Solche Projekte der „Hilfe zur Selbsthilfe“ sollten wir unterstützen und ermöglichen, um den Menschen vor Ort eine Perspektive zu geben.

Ich danke Ihnen.

Alfred HEER, Schweiz, ADLE / ALDE

(Dok. 13532 und 13531)

Geschätzter Herr Vorsitzender,

geschätzte Damen und Herren!

Auch ich möchte den Berichterstattern herzlich für den Bericht danken.

Wir sprechen hier über Flüchtlinge und die große Tragödie, die wir v.a. im Mittelmeerraum täglich sehen können.

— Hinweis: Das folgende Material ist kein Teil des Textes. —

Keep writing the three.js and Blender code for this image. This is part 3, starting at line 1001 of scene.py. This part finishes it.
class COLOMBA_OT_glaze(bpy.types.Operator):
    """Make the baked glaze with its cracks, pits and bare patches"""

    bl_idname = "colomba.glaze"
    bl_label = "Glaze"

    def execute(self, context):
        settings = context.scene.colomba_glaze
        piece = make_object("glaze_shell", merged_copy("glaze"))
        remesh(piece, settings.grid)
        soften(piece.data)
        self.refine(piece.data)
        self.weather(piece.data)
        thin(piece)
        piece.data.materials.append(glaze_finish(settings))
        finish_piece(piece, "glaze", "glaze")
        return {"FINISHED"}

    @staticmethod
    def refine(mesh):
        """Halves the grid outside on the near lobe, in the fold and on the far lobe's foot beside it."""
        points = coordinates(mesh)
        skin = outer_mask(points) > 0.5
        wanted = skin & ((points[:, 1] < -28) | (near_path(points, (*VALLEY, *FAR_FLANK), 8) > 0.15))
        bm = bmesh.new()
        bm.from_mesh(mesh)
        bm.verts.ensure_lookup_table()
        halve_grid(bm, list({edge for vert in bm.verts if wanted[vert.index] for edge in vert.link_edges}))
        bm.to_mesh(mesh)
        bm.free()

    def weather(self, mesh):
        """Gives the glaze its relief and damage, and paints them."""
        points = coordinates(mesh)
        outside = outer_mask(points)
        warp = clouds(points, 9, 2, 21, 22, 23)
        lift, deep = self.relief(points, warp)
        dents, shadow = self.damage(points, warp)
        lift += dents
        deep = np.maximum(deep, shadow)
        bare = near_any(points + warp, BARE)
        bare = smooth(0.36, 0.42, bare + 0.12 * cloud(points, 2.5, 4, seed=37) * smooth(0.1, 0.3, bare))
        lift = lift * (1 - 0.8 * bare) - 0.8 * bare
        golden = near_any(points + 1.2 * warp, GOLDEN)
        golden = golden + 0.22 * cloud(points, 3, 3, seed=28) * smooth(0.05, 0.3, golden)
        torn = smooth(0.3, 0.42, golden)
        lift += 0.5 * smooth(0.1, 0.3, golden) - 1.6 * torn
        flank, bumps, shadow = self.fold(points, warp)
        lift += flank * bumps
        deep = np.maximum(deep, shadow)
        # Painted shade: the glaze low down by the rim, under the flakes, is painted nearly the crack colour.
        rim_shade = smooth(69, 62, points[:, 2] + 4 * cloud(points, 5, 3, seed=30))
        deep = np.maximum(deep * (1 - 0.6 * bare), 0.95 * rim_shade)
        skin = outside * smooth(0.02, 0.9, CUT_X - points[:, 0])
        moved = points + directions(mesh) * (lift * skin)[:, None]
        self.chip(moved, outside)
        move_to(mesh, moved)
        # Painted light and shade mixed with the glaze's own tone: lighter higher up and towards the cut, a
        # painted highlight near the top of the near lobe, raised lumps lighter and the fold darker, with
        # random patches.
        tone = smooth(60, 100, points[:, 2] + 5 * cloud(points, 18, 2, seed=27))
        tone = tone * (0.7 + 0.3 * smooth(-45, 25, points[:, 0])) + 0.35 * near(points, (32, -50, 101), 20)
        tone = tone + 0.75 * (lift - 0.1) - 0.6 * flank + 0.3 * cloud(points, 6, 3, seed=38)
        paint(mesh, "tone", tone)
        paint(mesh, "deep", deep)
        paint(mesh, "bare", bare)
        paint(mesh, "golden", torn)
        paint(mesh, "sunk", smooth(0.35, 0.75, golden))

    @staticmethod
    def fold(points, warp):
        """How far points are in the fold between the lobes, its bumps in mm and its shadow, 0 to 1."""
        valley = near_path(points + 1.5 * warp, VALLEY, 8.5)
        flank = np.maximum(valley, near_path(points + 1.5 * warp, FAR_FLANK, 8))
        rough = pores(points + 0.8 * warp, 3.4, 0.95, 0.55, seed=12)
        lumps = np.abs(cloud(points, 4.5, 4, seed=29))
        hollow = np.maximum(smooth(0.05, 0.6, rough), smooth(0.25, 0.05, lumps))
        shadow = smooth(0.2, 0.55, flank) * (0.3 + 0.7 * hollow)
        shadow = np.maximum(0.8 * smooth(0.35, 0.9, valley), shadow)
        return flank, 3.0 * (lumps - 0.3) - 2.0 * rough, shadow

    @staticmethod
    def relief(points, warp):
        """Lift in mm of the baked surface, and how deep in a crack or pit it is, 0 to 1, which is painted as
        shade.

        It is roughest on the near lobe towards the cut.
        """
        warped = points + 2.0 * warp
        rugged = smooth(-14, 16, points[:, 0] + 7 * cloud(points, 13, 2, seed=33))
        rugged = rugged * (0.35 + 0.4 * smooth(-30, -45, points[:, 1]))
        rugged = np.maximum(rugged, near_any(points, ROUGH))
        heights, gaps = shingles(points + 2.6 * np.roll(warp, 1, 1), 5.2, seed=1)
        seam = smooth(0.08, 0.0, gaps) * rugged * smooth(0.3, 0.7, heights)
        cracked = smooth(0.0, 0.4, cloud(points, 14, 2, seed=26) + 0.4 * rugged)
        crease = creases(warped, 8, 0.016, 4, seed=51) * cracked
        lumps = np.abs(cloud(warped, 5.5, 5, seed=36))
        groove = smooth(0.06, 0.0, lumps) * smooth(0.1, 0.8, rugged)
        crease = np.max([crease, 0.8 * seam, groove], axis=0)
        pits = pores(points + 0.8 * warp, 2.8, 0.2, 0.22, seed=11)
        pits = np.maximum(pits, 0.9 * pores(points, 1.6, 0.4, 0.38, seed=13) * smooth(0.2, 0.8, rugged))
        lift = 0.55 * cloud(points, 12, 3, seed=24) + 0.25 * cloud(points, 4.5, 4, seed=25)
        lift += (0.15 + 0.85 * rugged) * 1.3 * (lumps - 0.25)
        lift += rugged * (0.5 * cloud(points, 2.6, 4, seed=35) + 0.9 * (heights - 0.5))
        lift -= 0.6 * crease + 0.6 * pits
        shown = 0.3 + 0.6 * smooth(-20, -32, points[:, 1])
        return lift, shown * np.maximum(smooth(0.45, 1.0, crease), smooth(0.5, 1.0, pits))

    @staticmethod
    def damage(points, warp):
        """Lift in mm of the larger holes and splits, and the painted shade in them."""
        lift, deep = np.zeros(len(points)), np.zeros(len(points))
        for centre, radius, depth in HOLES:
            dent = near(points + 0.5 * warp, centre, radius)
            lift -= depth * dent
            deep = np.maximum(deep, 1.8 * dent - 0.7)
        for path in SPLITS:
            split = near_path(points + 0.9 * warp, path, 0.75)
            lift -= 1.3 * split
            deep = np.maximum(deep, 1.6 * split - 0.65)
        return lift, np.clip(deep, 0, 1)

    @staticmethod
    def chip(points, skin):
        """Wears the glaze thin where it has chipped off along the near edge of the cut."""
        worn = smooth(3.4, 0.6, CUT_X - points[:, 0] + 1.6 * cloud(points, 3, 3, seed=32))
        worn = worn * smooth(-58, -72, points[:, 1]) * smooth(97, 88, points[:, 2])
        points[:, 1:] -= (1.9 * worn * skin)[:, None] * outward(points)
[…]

Doch sollten wir uns hier im für Menschrechte und Rechtsstaat zuständigen Europarat auch die Frage stellen, wieso wir mit diesen Flüchtlingsströmen konfrontiert sind. Es wäre m.E. viel besser, wenn diese Flüchtlinge nicht kämen.

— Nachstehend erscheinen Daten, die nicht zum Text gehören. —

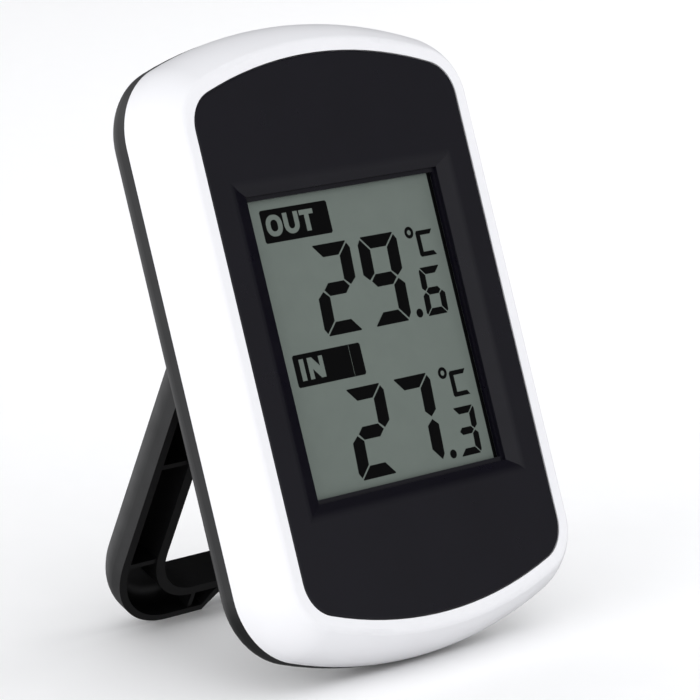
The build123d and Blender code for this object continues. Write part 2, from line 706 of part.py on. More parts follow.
SPRING = cell_span[1] - cell_span[0] - CELL_LENGTH
PLATE_HALF = 4.0
CONTACT_FRONT, CONTACT_BACK = 8.6, 17.4
TAIL_FRONT = 5.8
lower_spring = coil_spring(CELL_X, cell_span[0], SPRING)
upper_spring = coil_spring(-CELL_X, cell_span[1] - SPRING + 0.15, SPRING)
with BuildPart() as positive_contact:
    add(block(PLATE_HALF, cell_span[1], BAY_TOP, CONTACT_FRONT, CONTACT_BACK, x=CELL_X))
    add(block(1.0, cell_span[1], BAY_TOP, TAIL_FRONT, CONTACT_FRONT, x=CELL_X))
finish(positive_contact, "positive_contact")

with BuildPart() as negative_contact:
    add(block(PLATE_HALF, cell_span[1], BAY_TOP, CONTACT_FRONT, CONTACT_BACK, x=-CELL_X))
    add(block(1.0, cell_span[1], BAY_TOP, TAIL_FRONT, CONTACT_FRONT, x=-CELL_X))
    add(upper_spring)
finish(negative_contact, "negative_contact")

with BuildPart() as link_contact:
    add(block(9.8, BAY_BOTTOM, cell_span[0], CONTACT_FRONT, CONTACT_BACK))
    add(lower_spring)
finish(link_contact, "link_contact")

WIRE_DEPTH = 6.1
for wire_name, side in (("red_wire", 1), ("black_wire", -1)):
    supply_points = [
        (side * (CELL_X + 1.0), BAY_TOP - 0.2, WIRE_DEPTH),
        (side * 12.0, BAY_TOP - 2.0, WIRE_DEPTH),
        (side * 18.1, 18.0, WIRE_DEPTH),
        (side * 18.2, -2.0, WIRE_DEPTH),
        (side * 18.0, -28.4, WIRE_DEPTH),
        (side * 18.0, -28.4, BOARD_FRONT),
    ]
    bent_wire(wire_name, supply_points, (4.0, 5.0, 30.0, 0.9), 0.35)

# ---------------------------------------------------------------- leg: the fold-out loop
leg_tilt = radians(LEG_ANGLE - LEAN)
HINGE = FACE.from_local_coords((0, HINGE_Y, -HINGE_DEPTH))
LEG_FRONT = Vector(0, -cos(leg_tilt), -sin(leg_tilt))
LEG_UP = Vector(0, -sin(leg_tilt), cos(leg_tilt))
LEG = Plane(origin=HINGE, x_dir=(1, 0, 0), z_dir=LEG_FRONT)
LEG_AXIS_FRONT = Axis(HINGE, LEG_FRONT)
OUTER_CORNER_R = 13.0
OPENING_CORNER_R = 8.0
NOTCH_FOOT, NOTCH_ROOF, NOTCH_DEPTH = 5.7, 3.2, 2.8
CHANNEL_DEPTH = 4.6
OUTER_RIM, INNER_RIM = 1.5, 1.8
FOOT_RIM, BAR_INNER_RIM = 1.0, 1.4
CHANNEL_TOP = -4.6
RIB = 0.8
RIB_DROPS = (-17.0, -35.0)
BAR_RIB_X = 8.45
STOP_REACH = 3.78


def notch(grow):
    """Finger notch in the middle of the foot, as a sketch on the rim of the channel."""
    with BuildSketch(LEG.offset(LEG_RIM)) as shape:
        with BuildLine():
            Polyline(
                (-NOTCH_FOOT - grow, -LEG_LENGTH - 1),
                (-NOTCH_FOOT - grow, -LEG_LENGTH + 0.2),
                (-NOTCH_ROOF - grow, -LEG_LENGTH + NOTCH_DEPTH + grow),
                (NOTCH_ROOF + grow, -LEG_LENGTH + NOTCH_DEPTH + grow),
                (NOTCH_FOOT + grow, -LEG_LENGTH + 0.2),
                (NOTCH_FOOT + grow, -LEG_LENGTH - 1),
                close=True,
            )
        make_face()
        fillet(shape.vertices().group_by(Axis.Y)[-1], 1.4)
    return shape.sketch


def loop_sketch(half_w, foot, corner_r, opening_half_w, opening_foot, opening_r, top):
    """Three-sided loop, open at the top, between an outer and an inner rounded outline."""
    with BuildSketch(LEG.offset(LEG_RIM)) as outer:
        with Locations((0, (top + foot) / 2)):
            Rectangle(2 * half_w, top - foot)
        fillet(outer.vertices().group_by(Axis.Y)[0], corner_r)
    with BuildSketch(LEG.offset(LEG_RIM)) as inner:
        with Locations((0, (top + opening_foot) / 2)):
            Rectangle(2 * opening_half_w, top - opening_foot)
        fillet(inner.vertices().group_by(Axis.Y)[0], opening_r)
    return outer.sketch - inner.sketch


def leg_channel():
    """Hollow side of the leg, which faces the body."""
    channel = loop_sketch(
        LEG_HALF_W - OUTER_RIM,
        -LEG_LENGTH + FOOT_RIM,
        OUTER_CORNER_R - OUTER_RIM,
        LEG_OPENING_HALF_W + INNER_RIM,
        -LEG_LENGTH + LEG_BAR - BAR_INNER_RIM,
        OPENING_CORNER_R + INNER_RIM,
        CHANNEL_TOP,
    )
    thumb = notch(FOOT_RIM)
    with BuildPart() as hollow:
        extrude(channel, amount=-CHANNEL_DEPTH)
        deep = hollow.faces().sort_by(LEG_AXIS_FRONT)[0].edges()
        outer_edges = [e for e in deep if is_outer_edge(e, LEG_HALF_W - OUTER_RIM, FOOT_RIM)]
        fillet(outer_edges, 2.4)
        extrude(thumb, amount=-CHANNEL_DEPTH, mode=Mode.SUBTRACT)
    return hollow.part


def is_outer_edge(edge, half_w, foot_gap):
    """True on the outer sides, the foot and the two big corners of a loop."""
    middle = LEG.to_local_coords(edge @ 0.5)
    on_side = abs(abs(middle.X) - half_w) < 0.01
    on_foot = abs(middle.Y + LEG_LENGTH - foot_gap) < 0.01
    on_corner = abs(middle.X) > LEG_OPENING_HALF_W and middle.Y < -LEG_LENGTH + OUTER_CORNER_R * 0.5
    return on_side or on_foot or on_corner


def side_profile():
    """Side view of the whole leg: straight, with a round end and a stop heel at the hinge."""
    edge_on = Plane(origin=HINGE - Vector(LEG_HALF_W, 0, 0), x_dir=LEG_UP, z_dir=(1, 0, 0))
    stop_y = STOP_REACH * cos(radians(LEG_ANGLE))
    stop_z = -STOP_REACH * sin(radians(LEG_ANGLE))
    slide = (stop_z - LEG_BACK) / cos(radians(LEG_ANGLE))
    heel_y = stop_y - slide * sin(radians(LEG_ANGLE))
    heel = [(0, 0), (LEG_RIM, 0), (3.1, -1.8), (stop_y, stop_z), (heel_y, LEG_BACK), (0, LEG_BACK)]
    with BuildPart() as profile:
        with BuildSketch(edge_on):
            Circle(LEG_RIM)
            with Locations((-LEG_LENGTH / 2 - 1, (LEG_RIM + LEG_BACK) / 2)):
                Rectangle(LEG_LENGTH + 2, LEG_RIM - LEG_BACK)
            with BuildLine():
                Polyline(*heel, close=True)
            make_face()
        extrude(amount=2 * LEG_HALF_W)
    return profile.part


LEG_TOP = 4.0
loop = loop_sketch(
    LEG_HALF_W,
    -LEG_LENGTH,
    OUTER_CORNER_R,
    LEG_OPENING_HALF_W,
    -LEG_LENGTH + LEG_BAR,
    OPENING_CORNER_R,
    LEG_TOP,
)
thumb_notch = notch(0)
hollow_side = leg_channel()
leg_profile = side_profile()
with BuildPart() as leg:
    extrude(loop, amount=LEG_BACK - LEG_RIM)
    back_edges = leg.faces().sort_by(LEG_AXIS_FRONT)[0].edges()
    fillet([e for e in back_edges if is_outer_edge(e, LEG_HALF_W, 0)], LEG_EDGE_R)
    add(leg_profile, mode=Mode.INTERSECT)
    add(hollow_side, mode=Mode.SUBTRACT)
    extrude(thumb_notch, amount=LEG_BACK - LEG_RIM, mode=Mode.SUBTRACT)
    with BuildSketch(LEG.offset(LEG_RIM - 0.3)):
        arm_middle = (LEG_HALF_W + LEG_OPENING_HALF_W) / 2
        with Locations([(side * arm_middle, drop) for drop in RIB_DROPS for side in (-1, 1)]):
            Rectangle(LEG_HALF_W - LEG_OPENING_HALF_W - 2, RIB)
        with Locations([(side * BAR_RIB_X, -LEG_LENGTH + LEG_BAR / 2) for side in (-1, 1)]):
            Rectangle(RIB, LEG_BAR - 1.4)
    extrude(amount=-CHANNEL_DEPTH + 0.2)
    for pin_start in (-LEG_OPENING_HALF_W - 1, CORE_HALF_W - CORE_WALL + 0.2):
        pin_length = LEG_OPENING_HALF_W + 1 - (CORE_HALF_W - CORE_WALL + 0.2)
        with BuildSketch(Plane(origin=HINGE + Vector(pin_start, 0, 0), z_dir=(1, 0, 0))):
            Circle(PIN_R)
        extrude(amount=pin_length)
finish(leg, "folding_leg")
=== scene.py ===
import json
import math

import bmesh
import bpy
from mathutils import Matrix, Vector


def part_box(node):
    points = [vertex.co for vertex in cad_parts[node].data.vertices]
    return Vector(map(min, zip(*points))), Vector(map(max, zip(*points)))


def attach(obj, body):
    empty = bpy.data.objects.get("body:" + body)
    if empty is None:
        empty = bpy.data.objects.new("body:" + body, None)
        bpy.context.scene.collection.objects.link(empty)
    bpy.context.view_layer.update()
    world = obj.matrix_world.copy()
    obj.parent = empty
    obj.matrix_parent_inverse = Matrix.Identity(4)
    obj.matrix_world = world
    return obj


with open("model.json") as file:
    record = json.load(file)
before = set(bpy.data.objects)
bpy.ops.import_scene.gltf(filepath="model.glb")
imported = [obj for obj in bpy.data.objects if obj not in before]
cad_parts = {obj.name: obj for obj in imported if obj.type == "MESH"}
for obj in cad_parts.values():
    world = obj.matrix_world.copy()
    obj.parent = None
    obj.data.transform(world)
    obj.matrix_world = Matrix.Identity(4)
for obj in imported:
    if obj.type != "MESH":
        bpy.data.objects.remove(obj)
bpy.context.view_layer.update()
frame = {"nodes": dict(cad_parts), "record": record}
MM = 0.001


# ---------------------------------------------------------------- studio
# The unit stands alone on a sheet of matt white card, in even white light with soft lamps on its left,
# its right and in front. What its glossy faces mirror is white behind it and on its left, and fades
# to dark on its right, which gives the black mouldings their depth.
CAMERA_PLACE = Vector((-378.5, -387.8, 166.5)) * MM
CAMERA_AIM = Vector((-3.7, -8.1, 45.0)) * MM
CAMERA_LENS = 195.4
CAMERA_ROLL = math.radians(0.65)
AIR_LIGHT = 0.9
AIR_TINT = (0.975, 0.98, 1.0)
DARK_SIDE = Vector((1.0, 0.25, 0.25)).normalized()
TABLE_REACH = 0.85
TABLE_SIDES = 96
LAMP_WIDTH, LAMP_HEIGHT = 0.6, 0.5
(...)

Hier haben wir, ebenso wie einige Länder, die im Europarat vertreten sind, eine große Verantwortung, denn was zu diesen Flüchtlingsströmen führt, ist eine verfehlte Politik.

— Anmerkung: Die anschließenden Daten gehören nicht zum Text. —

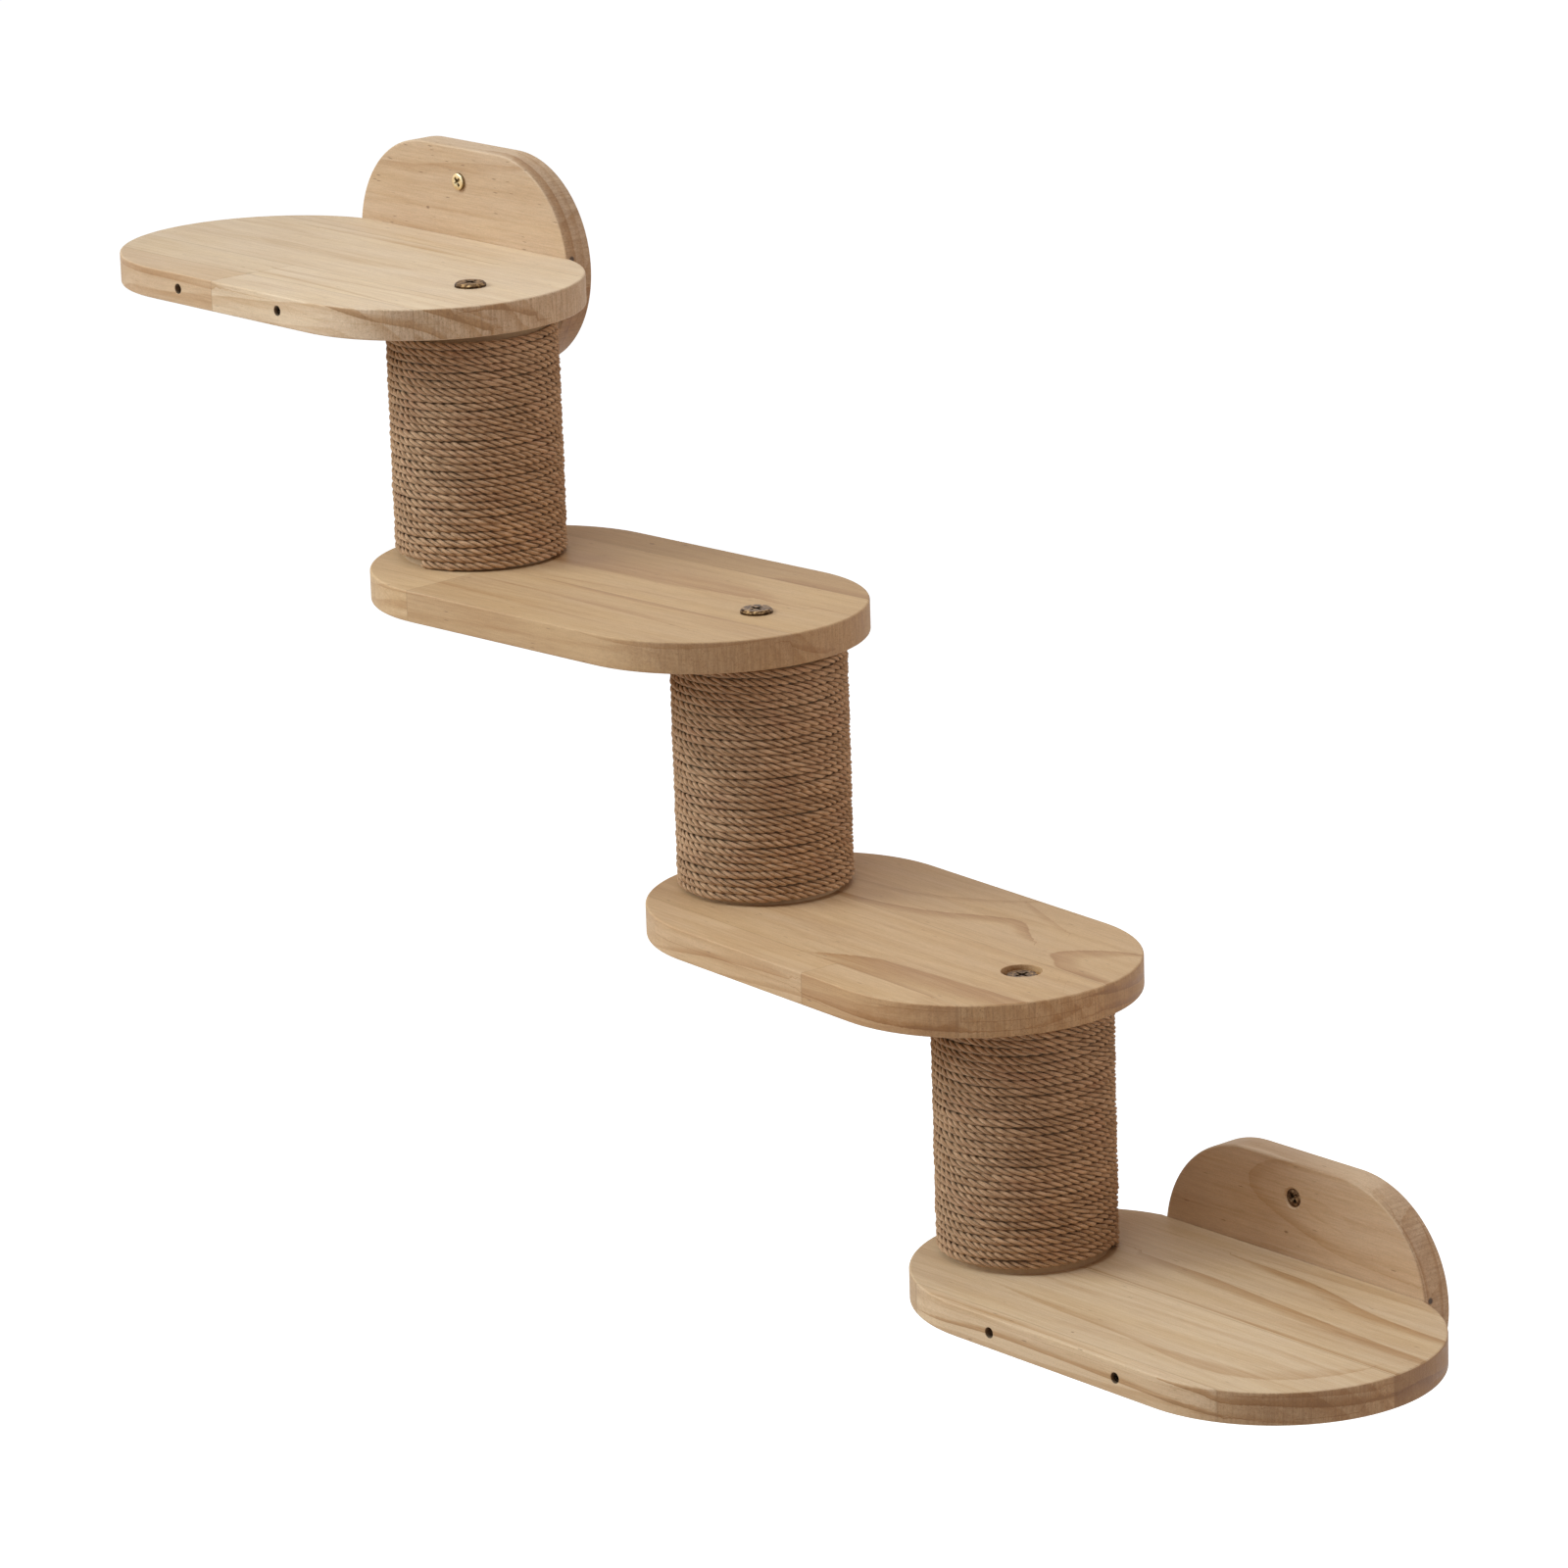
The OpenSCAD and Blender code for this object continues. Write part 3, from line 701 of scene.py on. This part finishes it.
# The same on the rims: a point is (distance round the rim from the middle of the front edge, height, width)
RIM_LINES = {
    "step_1": [
        [(90, 8.5, 2), (117, 2.7, 5), (145, -2.2, 6), (160, -8, 4)],
        [(148, 9, 3), (160, 4.5, 6), (175, -1, 7), (185, -5.5, 6)],
        [(186, 6, 4), (200, 4, 5), (216, -2, 4)],
        [(-150, 5, 1), (-90, 5, 6), (-14, 4, 8)],
        [(165, 9, 2), (177, 5.2, 4), (184, 1.5, 4)],
    ],
    "step_2": [
        [(192, 2, 2), (202, -3, 5), (214, -6, 4)],
        [],
        [],
        [(-110, 6, 1), (-60, 8, 3), (-20, 9, 1)],
        [(60, 8, 1), (120, 5, 4), (180, 8, 1)],
    ],
    "step_3": [
        [(36, -2.5, 1), (92, -4.5, 5), (143, -5.5, 5)],
        [(226, 4.3, 4), (250, 1.5, 5), (288, -2, 4)],
        [(226, -4.4, 4), (250, -6.5, 4), (280, -8.3, 2)],
        [(-105, -8, 1), (-48, -1.2, 5), (2, 2, 5), (28, 3, 1)],
        [(187, -5.5, 3), (202, -2.5, 7), (214, 1.5, 7)],
        [(-40, -8.5, 1), (20, -5, 4), (50, -4, 1)],
    ],
    "step_4": [
        [(-105, -4.5, 1), (-48, -0.8, 4), (2, -0.8, 4), (77, -2.5, 4), (117, -6, 2)],
        [(77, 8, 1), (102, 5.5, 4), (117, 1.8, 4), (140, 1.8, 6), (177, -0.8, 6), (211, -2, 4)],
        [(275, -6, 2), (250, -1.5, 5), (228, 1, 7), (212, -0.5, 7)],
        [(119, -5, 3), (135, -6.5, 4), (160, -8, 1)],
        [(125, 6, 1), (160, 6, 4), (200, 4, 3)],
        [(255, 8.5, 1), (268, 4, 2), (288, 2.5, 2)],
    ],
    "upper_wall_plate": [
        [(95, 1.5, 5), (131, 2.0, 7), (180, 2.4, 7), (240, 3.0, 6)],
        [],
        [],
        [(100, -3, 1), (150, -4, 5), (235, -4, 1)],
    ],
    "lower_wall_plate": [
        [(190, 7.5, 1), (165, 7.2, 2), (140, 7.0, 2.5), (125, 6.8, 2)],
        [(120, -4.0, 2), (139, -4.2, 3), (150, -4.8, 3), (165, -5.5, 2), (180, -6.5, 1)],
    ],
}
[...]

Einen Diktator wie Saddam Hussein im Irak wegzubomben, ist einfach. Schwieriger ist es, etwas Konstruktives aufzubauen, und das ist weder im Irak noch in Afghanistan gelungen. Ebenso in Libyen: Diktator Gaddafi, der vor allem von Großbritannien, aber auch Frankreich und Italien jahrelang hofiert wurde, wurde nach einem militärischen Eingriff Frankreichs gestürzt, aber die Situation hat sich nicht verbessert.

Der Europarat täte gut daran, sich dafür einzusetzen, dass in diesen Ländern so etwas wie ein Rechtsstaat entsteht und die Wohlstandsunterschiede zu Europa verringert werden können. Auch die Religionsführer müssen dort in die Verhandlungen miteinbezogen werden, um einen religiösen Ausgleich zwischen Schiiten, Sunniten, Juden etc. zu finden. Nur so kann sichergestellt werden, dass in Zukunft weniger Flüchtlinge aus diesen Ländern nach Europa kommen.

Europa abzuschotten ist keine Lösung; die Flüchtlinge kommen so oder so. Aber wir müssen die Ursachen dieser Flüchtlingsströme bekämpfen. V.a. die Großmächte dieser Welt müssen sich hier die Frage stellen, ob sie diese Verantwortung wahrnehmen oder nicht.

Herzlichen Dank.

Amendments zu Dok. 13531:

Luise AMTSBERG, Deutschland, SOC

(Dok. 13531, Amendment 10)

Ich möchte noch einmal an Sie appellieren – wir haben einen Zusatzartikel auf den Weg gebracht, über den wir gerne abstimmen möchten, um die Debatte über legale Einwanderungsmöglichkeiten am Laufen zu halten. Dieser Vorschlag hat in dieser Versammlung großen Anklang gefunden und ich möchte Sie dazu aufrufen, dieses Anliegen zu unterstützen.

Wenn dies nicht geschieht, haben wir im Prinzip nichts, was uns in eine Zukunft leitet, in der vielleicht etwas an dem Sterben auf dem Mittelmeer geändert werden könnte. Ich möchte Sie also nachdrücklich bitten, diesem Bericht so nicht die Zweidrittelmehrheit zu erteilen.